§ Instructions for the task:
Within the listing below, locate all lines containing the word "bodies". Copy each one.

§ Data extract:
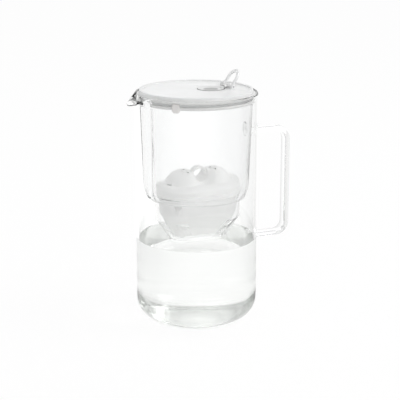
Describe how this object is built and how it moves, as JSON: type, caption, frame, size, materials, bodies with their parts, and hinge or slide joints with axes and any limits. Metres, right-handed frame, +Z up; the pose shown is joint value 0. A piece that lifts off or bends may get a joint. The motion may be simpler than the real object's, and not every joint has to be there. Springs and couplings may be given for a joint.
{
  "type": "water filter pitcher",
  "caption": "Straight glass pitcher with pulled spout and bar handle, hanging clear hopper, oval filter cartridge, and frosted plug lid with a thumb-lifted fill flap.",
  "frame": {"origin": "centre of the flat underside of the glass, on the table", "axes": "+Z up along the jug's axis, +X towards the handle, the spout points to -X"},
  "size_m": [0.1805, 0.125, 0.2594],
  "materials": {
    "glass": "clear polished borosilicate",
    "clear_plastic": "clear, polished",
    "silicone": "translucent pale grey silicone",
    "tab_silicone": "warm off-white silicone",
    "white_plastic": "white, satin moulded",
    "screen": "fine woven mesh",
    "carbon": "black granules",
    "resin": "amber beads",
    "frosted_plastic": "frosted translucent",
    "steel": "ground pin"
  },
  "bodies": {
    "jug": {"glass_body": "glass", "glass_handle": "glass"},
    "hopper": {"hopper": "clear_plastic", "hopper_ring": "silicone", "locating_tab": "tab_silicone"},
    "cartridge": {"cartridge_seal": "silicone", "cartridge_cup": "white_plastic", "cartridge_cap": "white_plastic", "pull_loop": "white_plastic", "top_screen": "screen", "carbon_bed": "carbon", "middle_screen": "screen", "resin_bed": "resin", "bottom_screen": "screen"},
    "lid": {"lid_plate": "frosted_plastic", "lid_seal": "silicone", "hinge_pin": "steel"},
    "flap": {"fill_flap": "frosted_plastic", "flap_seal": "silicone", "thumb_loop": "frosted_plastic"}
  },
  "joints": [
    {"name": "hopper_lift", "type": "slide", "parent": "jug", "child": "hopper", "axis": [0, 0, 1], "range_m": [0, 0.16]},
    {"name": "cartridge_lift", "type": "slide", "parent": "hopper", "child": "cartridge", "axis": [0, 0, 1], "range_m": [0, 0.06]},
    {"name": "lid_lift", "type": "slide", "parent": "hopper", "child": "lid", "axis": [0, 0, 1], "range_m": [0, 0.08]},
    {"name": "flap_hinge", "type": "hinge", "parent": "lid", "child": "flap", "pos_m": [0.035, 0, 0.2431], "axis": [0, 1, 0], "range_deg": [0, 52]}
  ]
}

§ Answer to this exercise:
Describe how this object is built and how it moves, as JSON: type, caption, frame, size, materials, bodies with their parts, and hinge or slide joints with axes and any limits. Metres, right-handed frame, +Z up; the pose shown is joint value 0. A piece that lifts off or bends may get a joint. The motion may be simpler than the real object's, and not every joint has to be there. Springs and couplings may be given for a joint.
  "bodies": {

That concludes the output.